Kırşehir’deydim, 5 yıl önce; belediyenin karşısında, bir çay bahçesinde. Çayımı içerken, gazetemi okurken yanıma biri geldi. Tanıştık, söyleşmeye başladık, bir çay da ona söyledim. Adam “Öğretmenim, tarih öğretmeniyim.” dedi. “Ben de öğretmenim.” deyince konu hemen memleket meselelerine geldi. Nasıl oldu, nereden geldi, bilemiyorum; adam, hemen; “Recep Tayyip ERDOĞAN, Atatürk’ten de büyük.” deyiverdi.
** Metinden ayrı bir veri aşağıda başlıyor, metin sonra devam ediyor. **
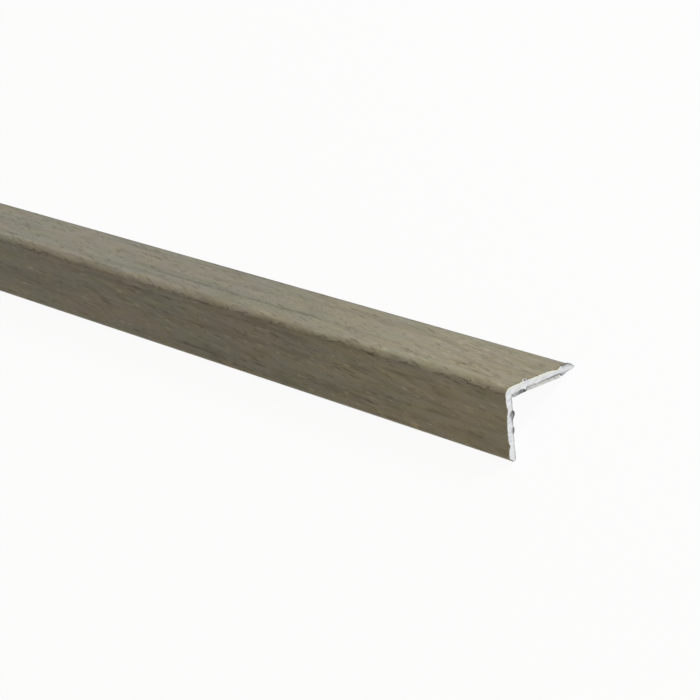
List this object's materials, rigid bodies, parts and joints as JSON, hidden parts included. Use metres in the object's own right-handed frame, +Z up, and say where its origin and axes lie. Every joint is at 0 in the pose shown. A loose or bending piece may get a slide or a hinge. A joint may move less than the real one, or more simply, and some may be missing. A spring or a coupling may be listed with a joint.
{
  "type": "corner guard moulding",
  "caption": "Self-adhesive aluminium corner guard: an unequal angle wrapped in grey-oak print foil, stuck over an outside wall corner or step edge.",
  "frame": {"origin": "on the floor, under the centre of the bounding box, at mid length", "axes": "+X along the length, +Y across towards the wide leg, +Z up; the outer corner of the angle is uppermost and both leg tips rest on Z = 0"},
  "size_m": [0.9, 0.03, 0.0158],
  "materials": {
    "bare_aluminium": "satin",
    "grey_oak_foil": "satin",
    "foam_tape": "matte",
    "liner_film": "satin"
  },
  "bodies": {
    "root": {"aluminium_angle": "bare_aluminium", "decor_foil": "grey_oak_foil", "adhesive_tape": "foam_tape", "release_liner": "liner_film"}
  },
  "joints": []
}
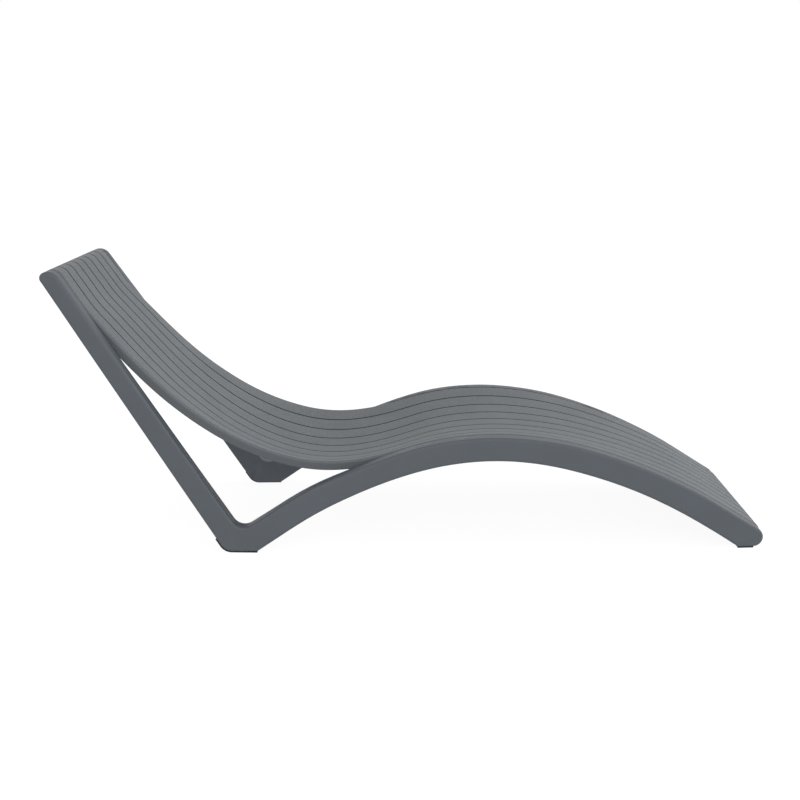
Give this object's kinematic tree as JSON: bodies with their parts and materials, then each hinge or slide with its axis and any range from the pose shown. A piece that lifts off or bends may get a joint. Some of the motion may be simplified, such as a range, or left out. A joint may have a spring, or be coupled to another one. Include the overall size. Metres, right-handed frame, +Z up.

Hemem tepki gösterdim: “Neyeymiş o.” diye. Adam, aynen şöyle dedi: “Atatürk, birkaç cephede savaştı, Recep Tayyip ERDOĞAN ise yedi düvele karşı savaşıyor.” Birden tepem attı: “Yok ya, sahi misin, ciddi misin; hangi tarih kitaplarında yazıyor bunlar!” dedim. Sonra devam ettim: “Keşke Yunan kazansaydı, diyen senin püsküllü tarihçin Kadir MISIROĞLU’nun kitaplarında mı okudun bunları! Bir tarih öğretmeni olarak Kurtuluş Savaşını, Modern Türkiye Cumhuriyeti’nin kuruluşunu, devrimleri ve tüm bunların öncüsü Mustafa Kemal ATATÜRK’ü böyle mi, bu kafayla mı anlattın öğrencilerine, yıllarca. Adam, biraz itiraz eder ve biraz da diklenir gibi olunca, şöyle dedim: “Hiç laga luga yapma, eveleyip geveleme. Hemen karakola gidelim, oradan da savcılığa; bu söylediklerini orada da söyle.” Adam, çayını bile bitirmeden, hemen masadan kalktı, hızla uzaklaştı.
Bu ülkede işte yıllardır bunlar böyle; tarihsel gerçekleri saptırarak, yalanlarla ve sinsice ilerlemeye çalışırlar. Karşılarında bir itiraz, direniş görmezlerse, ilerlemeye devam ederler. Bir karşı duruş görürlerse hemen birkaç adım geri giderler ama ortamı uygun bulduklarında kaldıkları yerden yürüyüşlerine devam ederler.
İşte Cumhuriyet ve Atatürk’e, bilime ve aydınlığa sıcak bakmayanlar bu günlere böyle geldi: İki adım ileri, bir adım geri.
Bu ülkeyi her alanda bu yıkımın eşiğine getirenler bu ülkenin her yerinde, her ortamda daha fazla ilerleme fırsatı vermeyelim.